Похоронная контора предложила выбор: Южное или крематорий. Еще вариант – на Красненьком, вроде бы там был похоронен кто-то из Панькиных дальних родственников, но требовались документы на могилу. Документов у Паньки не было. «Когда-то ездили, обихаживали, двоюродный племянник…» – она оправдывалась, всхлипывая.
Маша ушла к себе и прикрыла дверь.
– Может, все-таки крематорий, – мама заговорила робко, и отец поддержал:
– Подумайте, Прасковья Матвеевна… На Южное ездить тяжело. Все мы, как говорится, не молодеем.
– В крематории выдают урну. Куда захотите, туда и подхороните, хоть куда, хоть на Красненькое, – мама убеждала настойчиво.
В прихожей раздался звонок.
Иосиф вошел и осведомился деловито:
– Ну как?
Маша пожала плечами:
– Решают, куда везти: на кладбище или в крематорий… Ты бы что выбрал?
– Я бы, – брат ответил мрачно, – пожалуй, повременил.
Панька не решалась. То поминая Страшный Суд, на который до€лжно являться в теле, то жалуясь на больное сердце, она заглядывала в глаза. Родители медлили.
– Вы, Прасковья Матвеевна, недооцениваете наш советский крематорий, – не выдержав, Иосиф вмешался в разговор. – А между тем именно крематорий дает родственникам неоспоримое преимущество. С дорогим усопшим они могут поступить так, как захотят.

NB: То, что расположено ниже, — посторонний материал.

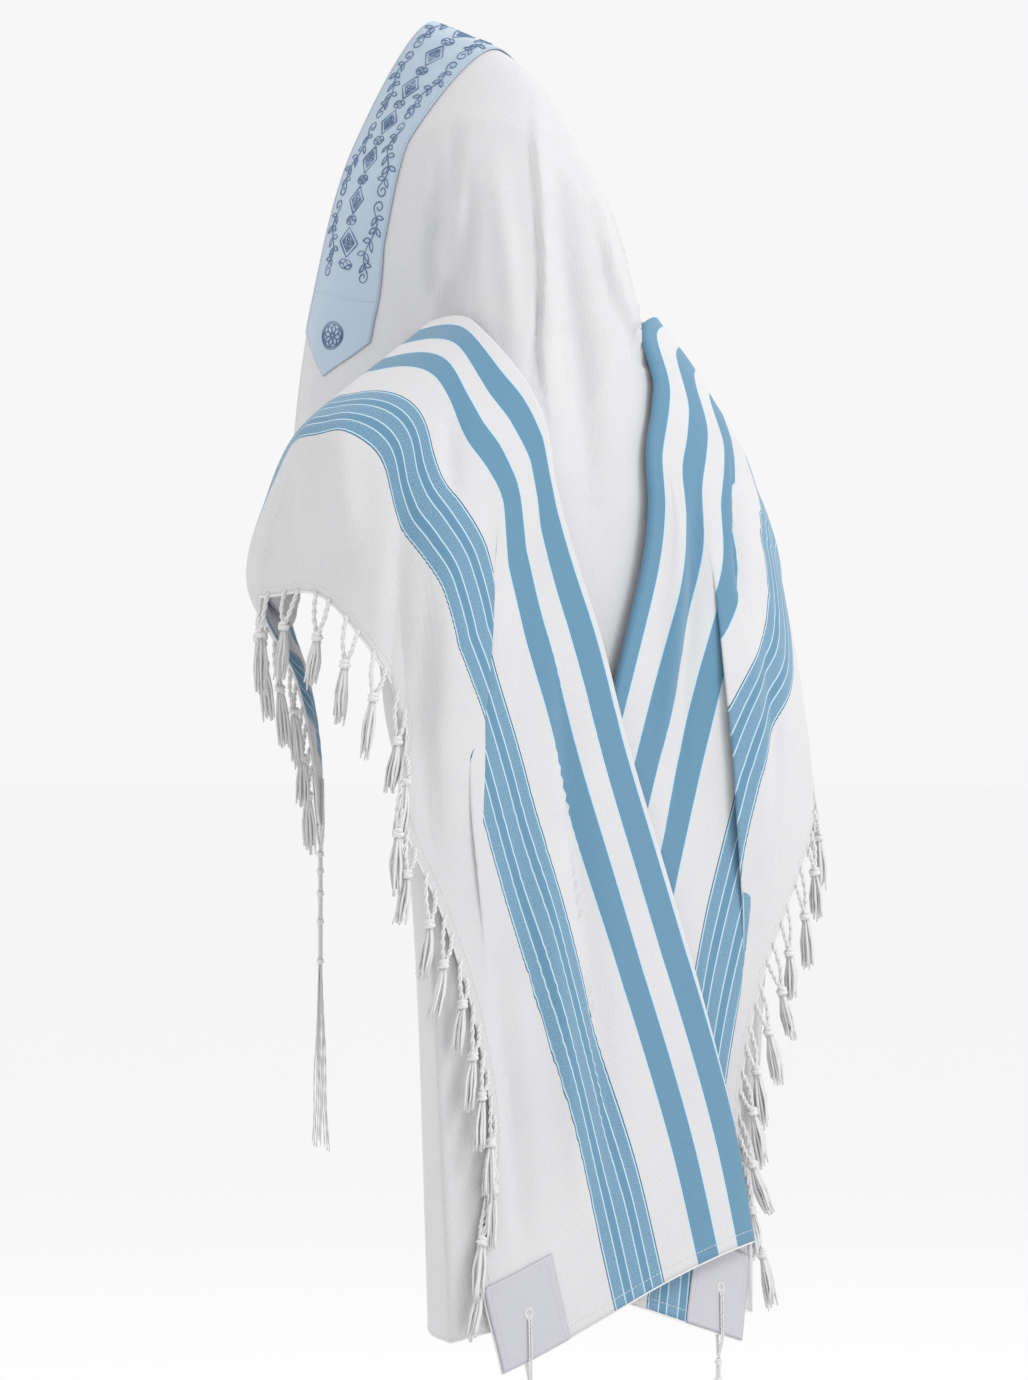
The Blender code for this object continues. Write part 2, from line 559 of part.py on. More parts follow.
def corner_cord(grid, normals):
    """The knotted cord of a corner: over and under the hem from its eyelet, a wound column and eight strands."""
    row = place_at(grid[:, 0], HOLE_INSET)
    column = place_at(grid[0], HOLE_INSET)
    eyelet = sample(grid, row, column)
    across = [np.linalg.norm((sample(grid, 0, c) - eyelet)[:2]) for c in np.linspace(0, 12, 121)]
    foot = float(np.linspace(0, 12, 121)[int(np.argmin(across))])
    stations = [(row * (1 - s), column + (foot - column) * s) for s in (0.0, 0.5, 1.0)]
    down = np.array([0.0, 0.0, -1.0])
    normal = unit(sample(normals, 0, foot))
    normal = unit(normal - down * (normal @ down))
    side = np.cross(normal, down)
    vertices = []
    faces = []
    thin = 0.0013
    for centre in (CORD_TOP_LAYER + thin, -(CORD_UNDER_LAYER + thin)):
        base = len(vertices)
        for place in stations:
            point = sample(grid, *place)
            up = unit(sample(normals, *place))
            for across, lift in ((-1, 1), (1, 1), (1, -1), (-1, -1)):
                vertices.append(point + side * across * CORD_HALF_WIDTH + up * (centre + lift * thin))
        faces.append((base, base + 1, base + 2, base + 3))
        for k in range(len(stations) - 1):
            a = base + 4 * k
            faces += [(a + m, a + (m + 1) % 4, a + 4 + (m + 1) % 4, a + 4 + m) for m in range(4)]
    clear = unit(sample(grid, 0, foot) - sample(grid, 1, foot)) * CORD_EDGE_CLEARANCE
    top = sample(grid, 0, foot) + clear + down * 0.012
    ring = len(vertices)
    for across, lift in ((-1, 1), (1, 1), (1, 0), (1, -1), (-1, -1), (-1, 0)):
        vertices.append(top + side * across * CORD_HALF_WIDTH + normal * lift * 0.003)
    front = 4 * (len(stations) - 1)
    back = front + 4 * len(stations)
    for (a, b, c, d), (e, f, g, h) in (
        ((front, front + 1, front + 2, front + 3), (ring, ring + 1, ring + 2, ring + 5)),
        ((back, back + 1, back + 2, back + 3), (ring + 5, ring + 2, ring + 3, ring + 4)),
    ):
        faces += [(a, b, f, e), (b, c, g, f), (c, d, h, g), (d, a, e, h)]
    outline = [(i, 2) for i in range(5)] + [(4, 1)] + [(i, 0) for i in range(4, -1, -1)] + [(0, 1)]
    inside = [(1, 1), (2, 1), (3, 1)]
    places = outline + inside

    def cross_point(centre, place, radius):
        a = (place[0] - 2) / 2
        b = place[1] - 1
        return centre + radius * (side * a * math.sqrt(1 - b * b / 2) + normal * b * math.sqrt(1 - a * a / 2))

    profile = ((0.0, 1.3), (0.10, 0.9), (0.45, 1.0), (0.52, 1.3), (0.59, 1.0), (0.93, 0.9), (1.0, 1.3))
    start = len(vertices)
    for k, (share, radius) in enumerate(profile):
        centre = top + down * (0.006 + share * CORD_COLUMN_LENGTH)
        vertices += [cross_point(centre, place, radius * CORD_COLUMN_RADIUS) for place in outline]
    chains = [range(start, start + 5), (start + 4, start + 5), (start + 5, start + 6)]
    chains += [range(start + 6, start + 11), (start + 10, start + 11), (start + 11, start)]
    faces += fan(range(ring, ring + 6), [list(chain) for chain in chains])
    for k in range(len(profile) - 1):
        a = start + 12 * k
        faces += [(a + m, a + (m + 1) % 12, a + 12 + (m + 1) % 12, a + 12 + m) for m in range(12)]
    last = start + 12 * (len(profile) - 1)
    end = top + down * (0.006 + CORD_COLUMN_LENGTH)
    vertices += [cross_point(end, place, profile[-1][1] * CORD_COLUMN_RADIUS) for place in inside]
    index = {place: last + k for k, place in enumerate(places)}
    for i in range(4):
        for j in range(2):
            root = [index[p] for p in ((i, j), (i + 1, j), (i + 1, j + 1), (i, j + 1))]
            away = side * (i - 1.5) / 1.5 + normal * (j - 0.5)
            ring = root
            for share in (0.35, 1.0):
                centre = end + down * share * CORD_STRAND_LENGTH + away * CORD_STRAND_SPREAD * (0.35 + 0.65 * share)
                base = len(vertices)
                for a, b in ((-1, -1), (1, -1), (1, 1), (-1, 1)):
                    vertices.append(centre + (side * a + normal * b) * CORD_STRAND_RADIUS)
                below = list(range(base, base + 4))
                faces += [(ring[m], ring[(m + 1) % 4], below[(m + 1) % 4], below[m]) for m in range(4)]
                ring = below
            faces.append(tuple(ring))
    return np.array(vertices), faces


# Meshes

def grid_normals(grid):
    """The outward direction across the cloth at each point of a grid."""
    along = np.gradient(grid, axis=0)
    across = np.gradient(grid, axis=1)
    return unit(np.cross(across, along))


def wall(grid, normals, inner, outer):
    """Vertices and faces of a closed wall on a grid of points, between two offsets along the normals."""
    rows, columns = grid.shape[:2]
    vertices = np.concatenate([(grid + normals * outer).reshape(-1, 3), (grid + normals * inner).reshape(-1, 3)])
    under = rows * columns
    faces = []
    for r in range(rows - 1):
        for c in range(columns - 1):
            a = r * columns + c
            quad = (a, a + 1, a + columns + 1, a + columns)
            faces.append(quad)
            faces.append(tuple(under + v for v in reversed(quad)))
    rim = [c for c in range(columns)]
    rim += [r * columns + columns - 1 for r in range(1, rows)]
    rim += [(rows - 1) * columns + c for c in range(columns - 2, -1, -1)]
    rim += [r * columns for r in range(rows - 2, 0, -1)]
    for a, b in zip(rim, rim[1:] + rim[:1]):
        faces.append((b, a, under + a, under + b))
    return vertices, faces


def add_object(name, vertices, faces, material):
    """A named object with its faces pointing out."""
    mesh = bpy.data.meshes.new(name)
    mesh.from_pydata([tuple(v) for v in vertices], [], faces)
    shape = bmesh.new()
    shape.from_mesh(mesh)
    bmesh.ops.triangulate(shape, faces=shape.faces)
    bmesh.ops.recalc_face_normals(shape, faces=shape.faces)
    shape.to_mesh(mesh)
    shape.free()
    mesh.shade_smooth()
    mesh.materials.append(material)
    made = bpy.data.objects.new(name, mesh)
    bpy.context.scene.collection.objects.link(made)
    return made


def cloth_material(name, colour, roughness):
    material = bpy.data.materials.new(name)
    material.use_nodes = True
    shader = material.node_tree.nodes["Principled BSDF"]
    shader.inputs["Base Color"].default_value = (*colour, 1.0)
    shader.inputs["Roughness"].default_value = roughness
    shader.inputs["Metallic"].default_value = 0.0
    return material


def main():
    for old in list(bpy.data.objects):
        bpy.data.objects.remove(old)
    wool = cloth_material("white_wool", (0.86, 0.86, 0.87), 0.85)
    left = wing_layers(LEFT_WING, 1, LEFT_PLEATS)
    right = wing_layers(RIGHT_WING, -1, RIGHT_PLEATS)
    hood = pressed_in(hood_sheet(), (left, right))
    left = seamed(left, (hood[:, -1], hood[:, -2]))
    right = seamed(right, (hood[:, 0], hood[:, 1]))
    half = CLOTH_THICKNESS / 2
    for name, grid in (("hood_and_back", hood), ("left_wing", left), ("right_wing", right)):
        add_object(name, *wall(grid, grid_normals(grid), -half, half), wool)
    satin = cloth_material("pale_blue_satin", (0.60, 0.70, 0.84), 0.35)
    cotton = cloth_material("white_cord", (0.88, 0.88, 0.88), 0.8)
    add_object("neckband", *neckband(hood, grid_normals(hood)), satin)
    for side, grid in (("left", left), ("right", right)):
        normals = grid_normals(grid) * (1 if side == "left" else -1)
        add_object(f"fringe_{side}", *fringe(grid, normals), cotton)
        for end, order in (("back", -1), ("front", 1)):
            corner = grid[::order, ::-1]
            directions = normals[::order, ::-1]
            add_object(f"corner_patch_{side}_{end}", *corner_patch(corner, directions), satin)
            if end == "front":
                corner = corner.transpose(1, 0, 2)
                directions = directions.transpose(1, 0, 2)
            add_object(f"tzitzit_{side}_{end}", *corner_cord(corner, directions), cotton)


main()
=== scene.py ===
"""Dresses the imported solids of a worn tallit: striped wool cloth with its folds, a satin neckband with
woven ornament, corner patches with eyelets, knotted fringe and corner cords."""

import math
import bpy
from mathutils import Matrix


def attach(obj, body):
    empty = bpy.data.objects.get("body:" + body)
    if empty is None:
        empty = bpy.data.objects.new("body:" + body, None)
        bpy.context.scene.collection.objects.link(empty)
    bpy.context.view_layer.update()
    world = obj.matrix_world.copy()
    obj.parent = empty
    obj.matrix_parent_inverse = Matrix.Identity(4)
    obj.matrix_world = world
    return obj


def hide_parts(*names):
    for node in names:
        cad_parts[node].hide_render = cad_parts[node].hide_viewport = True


bl_info = {
    "name": "Worn tallit",
    "version": (1, 0, 0),
    "blender": (4, 5, 0),
    "location": "View3D > Sidebar > Tallit",
    "description": "Models the cloth, neckband, fringe and corner cords of a worn prayer shawl",
    "category": "Object",
}

from collections import namedtuple

import bpy
import numpy as np
from bpy.props import FloatProperty, FloatVectorProperty, IntProperty, PointerProperty
from mathutils import Matrix, Vector
from mathutils.bvhtree import BVHTree

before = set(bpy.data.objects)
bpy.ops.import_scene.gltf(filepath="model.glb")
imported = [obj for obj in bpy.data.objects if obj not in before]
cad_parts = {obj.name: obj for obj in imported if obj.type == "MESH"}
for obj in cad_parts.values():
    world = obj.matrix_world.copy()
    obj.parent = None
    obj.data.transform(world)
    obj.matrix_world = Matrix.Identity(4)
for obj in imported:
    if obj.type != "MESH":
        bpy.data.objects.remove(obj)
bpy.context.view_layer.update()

# Cloth
CLOTH_HEIGHT = 1.5
RIB_PITCH = 0.003
CLOTH_THICKNESS = 0.0016
SEAM_GAP = 0.0003
LAYER_STEP = 0.008
WING_OUTWARD = 0.012
WING_UNDER = -0.004         # the right wing's, where it lies under the left one
BEHIND_FROM = 20.0          # the angle behind the arm at which it starts to go under
BEHIND_OVER = 40.0
HOOD_CLEARANCE = 0.008
HOOD_DIP_SLOPE = 0.35
HOOD_DIP_FLAT = 0.02
HOOD_PROBE = 0.08           # how far to each side of the hood a wing is looked for
WINGS_BELOW = -0.2          # the level below which the wings can touch it
FOLD_ARC = 1.2              # half the angle, in radians, through which a wing's fold turns
TURN_BULGE = 0.010
PLEAT_EDGE = 0.30           # the last share of a row, over which its pleat dies out
PLEAT_SIDE = 0.07           # and how far behind the arm it is whole
ROW_FALL = 1.25             # over 1, the rows leave the fold squarely and fall more steeply further on
TURN_LEAD = 0.006
PLEAT_WITHIN = ((0.08, 0.24), (0.76, 0.92))     # least and most shares of a row at a pleat's two sides
NECKBAND_WIDTH = 0.108
NECKBAND_HALF_LENGTH = 0.405
NECKBAND_POINT = 0.042
CORNER_PATCH_SIDE = 0.088
TASSEL_PITCH = 0.047
TASSEL_FROM_CORNER = 0.1055
TASSEL_SWING = 0.40
HOLE_INSET = 0.045

# Fringe and corner cords, as in the solids
LEG_LENGTH = 0.034
LEG_SPREAD = 0.010
KNOT_LENGTH = 0.012
LOCK_LENGTH = 0.056
COLUMN_LENGTH = 0.11
STRAND_LENGTH = 0.20
STRAND_SPREAD = 0.012
EDGE_CLEARANCE = 0.013

# Ornament of the neckband
FLOURISH_PITCH = 0.087
FLOURISH_LINES = (0.021, 0.087)     # from the face edge to the middle of each row
LOZENGE_PITCH = 0.044
END_PANEL = 0.085                   # from the band's tip to the seam before it

# Thread and satin: radii of tubes, and how far their middles stand off the cloth's middle surface
HEM_RADIUS = 0.00125
HEM_DEPTH = 0.011                   # from the hem to its stitches
SIDE_HEM_DEPTH = 0.009
HEM_STITCH = (0.0032, 0.0050, 0.0004)       # length, pitch and radius
SATIN_LIFT = 0.0024
SATIN_THICKNESS = 0.0010
SATIN_PUCKER = 0.00035
ORNAMENT_LIFT = 0.0029
ORNAMENT_RADIUS = 0.0009
BAND_STITCH = (0.0028, 0.0040, 0.00035)
PATCH_LIFT = 0.0021
PATCH_THICKNESS = 0.0009
PATCH_STITCH = (0.0026, 0.0042, 0.00035)
EYELET_RINGS = ((0.0052, 0.0010), (0.0037, 0.0008))     # radius of the ring, radius of its thread
LOCK_TAPER = np.array([1, 1.1, 1.1, 1, 1, 0.85, 0.55])
COLUMN_TURNS = 46
KNOTS_AT = (0.0, 0.16, 0.37, 0.63, 1.0)     # along the wound column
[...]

– Как это? – Панька испуганно встрепенулась.
– Да так. Урна – ваша собственность. Ее вообще можно не подхоранивать. Хранить хоть у себя, на буфете.
– Как это – хранить? А если проверят? – Панька поджала губы.
– А вы ответите, что отвезли прах на историческую родину, – он усмехнулся, – там и зарыли с миром. Мол, будет лежать до самого Воскресения. Вы ведь, я понимаю, не местные?
– Чего это? – Панька скосилась подозрительно.
– Родились-то не в Ленинграде?
– Волховские мы, в Ленинград на работу приехали, до войны еще, – она ответила с торопливой готовностью.
– Ну вот, все и сходится, – Иосиф улыбнулся, и Панька наконец решилась:
– Ладно, вы умные – вам виднее. Пусть уж крематорий, раз выдают.
– С ума сошел, не хватало еще праха! – Они сидели в Машиной комнате.
Брат поморщился:
– Ну ты-то хоть не глупи. Старуха. Еле живая. Ну хочется ей на Красненькое. Получим урну – съездим и подхороним.
– Без документов?
– Да на кой ляд нам их документы? Выроем ямку… – снова он подходил как к технической задаче.
– Не знаю. Как-то… – Маша поежилась. – Пепел, прямо в квартире…
– Горстка пепла. Все, что остается. И от нас, и от наших коммунальных соседей. Борьба на выживание. Счастлив тот, кто узрит прах своего врага… Как в институте? – брат перевел разговор.
Маша пожала плечами.
– Человек – неблагодарное животное, согласна? – он усмехался. – Кажется, душу готов заложить, а добьется своего, пожимает плечиком, дескать, не очень-то и хотелось…
– Это неправда! – Маша возразила горячо. – Я рада и счастлива, просто…
Он поднял брови:
– Что – просто?
– Я не понимаю. Панька обзывала папу, а они теперь с этой дурой возятся!